Change the water in the glass every few days and if needed it can help to cut the stems as well. This will keep the herbs invigorated and able to absorb the water.
When you cut the stem it sort of forms a surface to protect itself and his can inhibit the ability to absorb water. Interestingly cuttings like basil will grow roots if left in water and the sunshine. So think about that when it comes to growing more plants as a possible solution too! But for the purpose of cut herbs that you have bought it is unlikely that they will propagate this way.
If your fresh cut herbs are really on their way out and you know that you will not have a chance to cook with them in time, think about herb butters. A herb butter is finely chopped herbs, like parsley, chives, coriander or basil mixed in with soften butter. You then spoon it on to a sheet of cling film and then roll it into a sausage. A herby sausage that can then be tightly wrapped and put into the freezer. When you want to use it (for frying meats or melted on potatoes) you just take it out of the freezer and slice a circle off.

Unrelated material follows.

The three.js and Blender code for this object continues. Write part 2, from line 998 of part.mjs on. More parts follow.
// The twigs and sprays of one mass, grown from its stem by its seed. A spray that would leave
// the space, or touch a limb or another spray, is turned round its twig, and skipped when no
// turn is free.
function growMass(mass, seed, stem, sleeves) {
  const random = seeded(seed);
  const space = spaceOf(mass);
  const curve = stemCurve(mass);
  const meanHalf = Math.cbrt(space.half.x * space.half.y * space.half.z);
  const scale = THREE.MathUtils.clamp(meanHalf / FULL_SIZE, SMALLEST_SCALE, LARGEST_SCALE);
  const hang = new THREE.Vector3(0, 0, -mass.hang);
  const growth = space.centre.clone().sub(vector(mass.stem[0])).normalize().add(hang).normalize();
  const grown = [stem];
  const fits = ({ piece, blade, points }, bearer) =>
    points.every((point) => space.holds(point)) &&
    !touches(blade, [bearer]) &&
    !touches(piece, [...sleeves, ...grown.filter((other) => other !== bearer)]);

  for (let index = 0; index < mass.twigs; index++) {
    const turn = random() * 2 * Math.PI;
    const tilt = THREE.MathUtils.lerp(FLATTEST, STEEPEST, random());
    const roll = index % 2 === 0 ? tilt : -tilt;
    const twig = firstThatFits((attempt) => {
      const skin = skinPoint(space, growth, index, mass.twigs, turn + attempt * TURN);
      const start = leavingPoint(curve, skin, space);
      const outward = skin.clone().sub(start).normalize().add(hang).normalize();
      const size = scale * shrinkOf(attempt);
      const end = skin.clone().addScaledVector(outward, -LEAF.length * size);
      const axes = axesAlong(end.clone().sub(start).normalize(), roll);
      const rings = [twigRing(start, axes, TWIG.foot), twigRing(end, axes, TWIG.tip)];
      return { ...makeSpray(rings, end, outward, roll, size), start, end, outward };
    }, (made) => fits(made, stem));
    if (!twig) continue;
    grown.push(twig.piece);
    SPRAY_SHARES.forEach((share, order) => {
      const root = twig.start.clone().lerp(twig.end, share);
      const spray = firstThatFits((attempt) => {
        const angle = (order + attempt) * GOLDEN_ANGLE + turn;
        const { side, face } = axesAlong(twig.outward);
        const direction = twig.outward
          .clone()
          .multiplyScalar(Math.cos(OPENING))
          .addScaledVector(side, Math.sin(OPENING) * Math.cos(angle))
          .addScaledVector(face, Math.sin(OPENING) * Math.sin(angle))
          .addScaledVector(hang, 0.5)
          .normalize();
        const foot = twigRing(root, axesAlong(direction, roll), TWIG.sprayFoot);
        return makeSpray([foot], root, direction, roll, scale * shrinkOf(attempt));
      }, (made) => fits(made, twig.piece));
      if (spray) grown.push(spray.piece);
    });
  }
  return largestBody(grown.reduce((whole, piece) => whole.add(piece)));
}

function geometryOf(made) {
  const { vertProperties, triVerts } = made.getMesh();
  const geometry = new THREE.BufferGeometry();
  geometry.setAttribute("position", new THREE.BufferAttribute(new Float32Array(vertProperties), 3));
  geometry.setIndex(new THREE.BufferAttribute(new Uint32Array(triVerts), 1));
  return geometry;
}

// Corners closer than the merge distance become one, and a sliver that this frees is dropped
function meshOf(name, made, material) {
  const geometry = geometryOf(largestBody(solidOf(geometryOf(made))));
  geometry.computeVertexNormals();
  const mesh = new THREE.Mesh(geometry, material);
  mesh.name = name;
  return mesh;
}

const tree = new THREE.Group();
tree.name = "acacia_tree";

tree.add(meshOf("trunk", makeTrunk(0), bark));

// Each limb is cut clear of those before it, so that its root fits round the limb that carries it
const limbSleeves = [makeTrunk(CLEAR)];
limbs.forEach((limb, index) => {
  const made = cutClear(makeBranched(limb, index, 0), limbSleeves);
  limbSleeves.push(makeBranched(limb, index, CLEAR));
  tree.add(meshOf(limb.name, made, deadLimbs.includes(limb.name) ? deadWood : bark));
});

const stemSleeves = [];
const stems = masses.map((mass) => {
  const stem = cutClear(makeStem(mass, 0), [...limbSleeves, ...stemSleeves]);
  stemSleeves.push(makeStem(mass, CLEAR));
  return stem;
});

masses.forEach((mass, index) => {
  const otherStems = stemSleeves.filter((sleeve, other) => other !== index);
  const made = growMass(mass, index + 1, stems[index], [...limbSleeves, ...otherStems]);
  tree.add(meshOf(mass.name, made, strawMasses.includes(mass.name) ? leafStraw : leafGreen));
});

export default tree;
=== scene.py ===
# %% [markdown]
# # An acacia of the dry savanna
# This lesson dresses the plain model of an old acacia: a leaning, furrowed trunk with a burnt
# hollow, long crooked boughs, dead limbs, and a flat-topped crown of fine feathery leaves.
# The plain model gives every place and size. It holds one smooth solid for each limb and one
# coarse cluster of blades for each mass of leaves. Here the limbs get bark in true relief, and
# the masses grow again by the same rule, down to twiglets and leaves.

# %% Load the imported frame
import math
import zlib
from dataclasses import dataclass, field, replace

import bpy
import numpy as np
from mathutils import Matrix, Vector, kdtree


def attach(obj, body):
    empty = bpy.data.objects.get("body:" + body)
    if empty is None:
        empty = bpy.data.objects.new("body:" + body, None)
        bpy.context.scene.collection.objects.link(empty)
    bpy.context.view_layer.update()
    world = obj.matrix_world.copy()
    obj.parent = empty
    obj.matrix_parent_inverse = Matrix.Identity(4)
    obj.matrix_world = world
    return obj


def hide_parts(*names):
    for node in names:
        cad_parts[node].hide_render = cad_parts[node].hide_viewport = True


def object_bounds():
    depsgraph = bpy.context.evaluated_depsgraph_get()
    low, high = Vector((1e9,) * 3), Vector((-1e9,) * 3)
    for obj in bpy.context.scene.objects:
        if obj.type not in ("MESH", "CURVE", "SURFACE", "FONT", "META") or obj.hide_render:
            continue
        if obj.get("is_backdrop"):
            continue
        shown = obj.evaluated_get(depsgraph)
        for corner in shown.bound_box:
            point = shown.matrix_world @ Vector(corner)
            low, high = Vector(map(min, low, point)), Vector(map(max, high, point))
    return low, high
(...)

If you are short of time we have put together a guide to drying herbs using a dehydrator, available for free here.
Where to Buy Peat Free Compost
It can be difficult when we don’t know what is happening with our local nurseries and garden centres so online is a good place to look.
You can get away with using soil from the garden as well. Just be aware that it may have seeds in from other plants, just keep an eye out and weed when needed. Soil from the garden will not have any added fertilisers so you may need to feed certain herbs.
To be honest herbs are kind of hardy and the worst thing you can do is over water, or let the roots sit in that water really. So make sure that you have good drainage and the rest will take care of itself to a certain extent.